### WHAT THE EXERCISE ASKS
Copy out all of the data below with no alterations.

### DATA SEGMENT
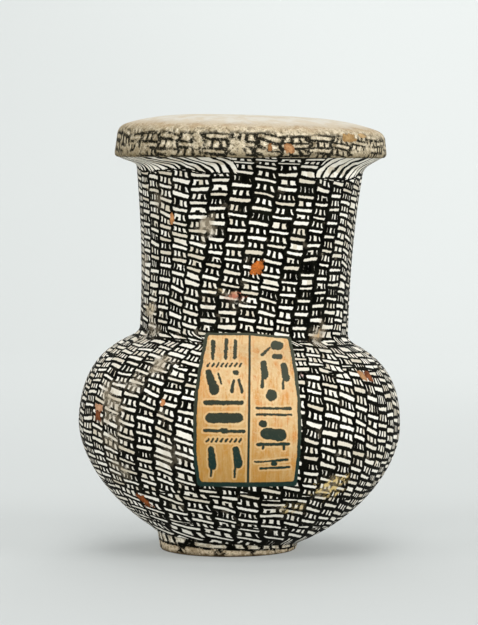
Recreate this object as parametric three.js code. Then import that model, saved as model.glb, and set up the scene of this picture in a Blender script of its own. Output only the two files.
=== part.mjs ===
// A small dummy vase, carved from one block of wood and painted all over.
// It has a low pad foot, a squat round belly, a wide straight neck and a thick rim.
// The top is closed and slightly domed, because the real vase was never hollowed.
// Millimetres, +Z up. The origin is the middle of the foot's flat underside.
import * as THREE from "three";

// Driving dimensions. Heights are measured along the vase's own axis.
const footRadius = 28.3;
const footHeight = 5.5;
const footTaper = 0.9;
const footEdge = 1.5;
const bodyOverhang = 0.7;

const bellyRadius = 63.8;
const bellyDepth = 52.5;
const bellyRise = 33.4;
// 2 would make the lower belly a true ellipse; a smaller power makes it more pointed.
const bellyPower = 1.78;
const shoulderSlope = 64;
const shoulderFullness = 0.54;
const shoulderTightness = 0.75;

const neckRadius = 41.4;
const neckLength = 62.2;
const neckFlare = 3.8;
const neckRootHeight = 4.2;
const neckRootReach = 3.4;

const rimRadius = 54.2;
const rimThickness = 10.8;
const rimTaper = 0.7;
const rimLowerEdge = 1.8;
const rimUpperEdge = 3.4;
const rimFlareHeight = 6.4;
// Shares of the flare: how far it stays upright, and where and how deep it turns outwards.
const flareUpright = 0.62;
const flareTurn = 0.3;
const flareDepth = 0.42;

const domeRise = 6;
const domeFlatness = 3.75;

// The vase stands a little askew: degrees of lean to the right, the offset of the body from
// the foot, and how much higher the body sits on the foot's left side than on its middle.
const lean = 2.4;
const footOffset = 2.5;
const footSkew = 2.3;
const footBlend = 2.6;
const rimUndersideLevel = 2.1;
const domeLevel = 0.65;

// How far the round is out of true: an oval and three lobes, which turn slowly with height.
const ovalDepth = 0.35;
const lobeDepth = 0.2;
const ovalTurn = 31;
const lobeTurn = 19;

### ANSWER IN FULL
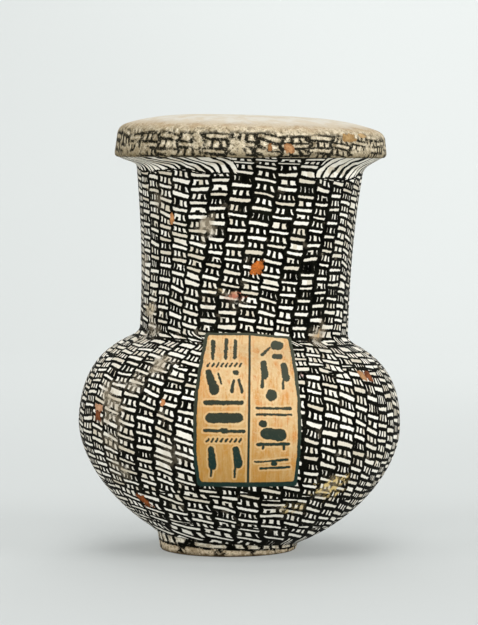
Recreate this object as parametric three.js code. Then import that model, saved as model.glb, and set up the scene of this picture in a Blender script of its own. Output only the two files.
=== part.mjs ===
// A small dummy vase, carved from one block of wood and painted all over.
// It has a low pad foot, a squat round belly, a wide straight neck and a thick rim.
// The top is closed and slightly domed, because the real vase was never hollowed.
// Millimetres, +Z up. The origin is the middle of the foot's flat underside.
import * as THREE from "three";

// Driving dimensions. Heights are measured along the vase's own axis.
const footRadius = 28.3;
const footHeight = 5.5;
const footTaper = 0.9;
const footEdge = 1.5;
const bodyOverhang = 0.7;

const bellyRadius = 63.8;
const bellyDepth = 52.5;
const bellyRise = 33.4;
// 2 would make the lower belly a true ellipse; a smaller power makes it more pointed.
const bellyPower = 1.78;
const shoulderSlope = 64;
const shoulderFullness = 0.54;
const shoulderTightness = 0.75;

const neckRadius = 41.4;
const neckLength = 62.2;
const neckFlare = 3.8;
const neckRootHeight = 4.2;
const neckRootReach = 3.4;

const rimRadius = 54.2;
const rimThickness = 10.8;
const rimTaper = 0.7;
const rimLowerEdge = 1.8;
const rimUpperEdge = 3.4;
const rimFlareHeight = 6.4;
// Shares of the flare: how far it stays upright, and where and how deep it turns outwards.
const flareUpright = 0.62;
const flareTurn = 0.3;
const flareDepth = 0.42;

const domeRise = 6;
const domeFlatness = 3.75;

// The vase stands a little askew: degrees of lean to the right, the offset of the body from
// the foot, and how much higher the body sits on the foot's left side than on its middle.
const lean = 2.4;
const footOffset = 2.5;
const footSkew = 2.3;
const footBlend = 2.6;
const rimUndersideLevel = 2.1;
const domeLevel = 0.65;

// How far the round is out of true: an oval and three lobes, which turn slowly with height.
const ovalDepth = 0.35;
const lobeDepth = 0.2;
const ovalTurn = 31;
const lobeTurn = 19;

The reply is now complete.